Mapo Tofu (Vegetarian)
Serves 3-4 Prep 15 min Cook 15 min Total 30 min Type Meal Origin Chinese

Mapo Tofu (Vegetarian)

Sichuan's signature tofu dish in a vegetarian build - silky tofu cubes braised in a numbing-hot sauce of doubanjiang (fermented broad-bean chilli paste), Sichuan peppercorns and finely-chopped mushrooms standing in for the usual minced pork. The numbness (málà) and the heat are the dish; tofu is the carrier.

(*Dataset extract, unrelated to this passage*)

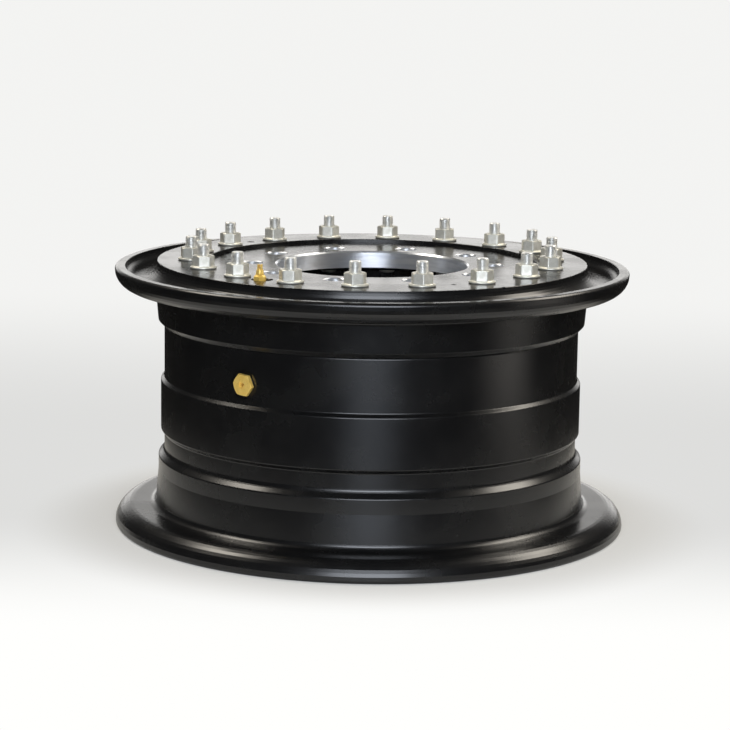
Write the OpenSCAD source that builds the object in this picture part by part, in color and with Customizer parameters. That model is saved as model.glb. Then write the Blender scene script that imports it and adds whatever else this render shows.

Serves 3 Prep 15 minutes Cook 15 minutes Units Rate

Overview

Silken tofu poaches briefly in salted water (firms it up so it doesn't break). Dried shiitake mushrooms rehydrate and chop fine. Doubanjiang fries in oil until the oil reddens; mushrooms, garlic, ginger and chilli flakes follow. Stock loosens; tofu joins gently; cornflour slurry thickens. Sichuan peppercorn dust at the table.

Ingredients

  • 600 g silken tofu (cut into 2 cm cubes)
  • 1 teaspoon salt (for the poach water)

Mushroom mince

  • 30 g dried shiitake mushrooms (rehydrated 20 min in 300 ml hot water)
  • 3 tablespoons vegetable oil

Sauce base

  • 3 tablespoons doubanjiang (Pixian fermented chilli broad-bean paste)
  • 1 tablespoon fermented black beans (douchi; rinsed and chopped)
  • 1 teaspoon Sichuan chilli flakes
  • 4 garlic cloves (crushed)
  • 2 cm fresh ginger (grated)

Liquid and finish

  • 300 ml mushroom-soaking liquid (strained)
  • 150 ml vegetable stock
  • 1 tablespoon light soy sauce
  • 1 teaspoon dark soy sauce (for colour)
  • 1 teaspoon sugar
  • 2 tablespoons cornflour mixed with 4 tablespoons cold water
  • 1 tablespoon Sichuan peppercorns (toasted and ground)
  • 4 spring onions (sliced)
  • 2 teaspoons toasted sesame oil
  • Cooked white rice (to serve)

Method

Stage 1 - Tofu

  1. Bring a wide pan of water to a simmer with the salt.
  2. Slide in the tofu cubes; poach 3 minutes; turn off the heat. The tofu will firm slightly and stay intact.

Stage 2 - Mushrooms

  1. Drain the rehydrated mushrooms (save the liquid). Squeeze dry; chop finely.
  2. Heat the oil in a wok over medium heat.
  3. Add the chopped mushrooms; cook 5 minutes until darkened and slightly chewy - they're standing in for the meat texture.

Stage 3 - Sauce

  1. Add the doubanjiang to the mushrooms; cook 1 minute, stirring - the oil should turn red.
  2. Stir in the black beans, chilli flakes, garlic and ginger; cook 30 seconds.

Stage 4 - Liquid

  1. Pour in the strained mushroom liquid and stock.
  2. Add the soy sauces and sugar.
  3. Bring to a steady simmer.

Stage 5 - Tofu and thicken

  1. Lift the tofu out of its poach water with a slotted spoon; slide gently into the wok. Don't stir hard - push the tofu around with the back of a spoon.
  2. Simmer 4-5 minutes; the tofu will absorb flavour.
  3. Stir the cornflour slurry; pour in while gently swirling. The sauce thickens to a glossy gravy in seconds.

Stage 6 - Finish

  1. Off the heat, drizzle the sesame oil; scatter the spring onions.
  2. Spoon onto a plate; dust generously with the ground Sichuan peppercorns at the table.
  3. Serve with hot white rice.

Notes

  • Doubanjiang is non-negotiable: Pixian-style (Sichuan) fermented chilli broad-bean paste; available at Asian grocers. Korean gochujang or other chilli pastes will not give the right flavour.
  • Sichuan peppercorns: Toast in a dry pan 1 minute; grind. Adds the numbing tingle (málà) that defines the dish.
  • Silken vs firm tofu: Silken gives the proper soft-set texture; firm makes it more like a stir-fry. Silken handled gently doesn't break.

Storage

  • Keeps 3 days refrigerated; sauce thickens further. Reheat gently with a splash of water.
  • Doesn't freeze well; the silken tofu turns spongy.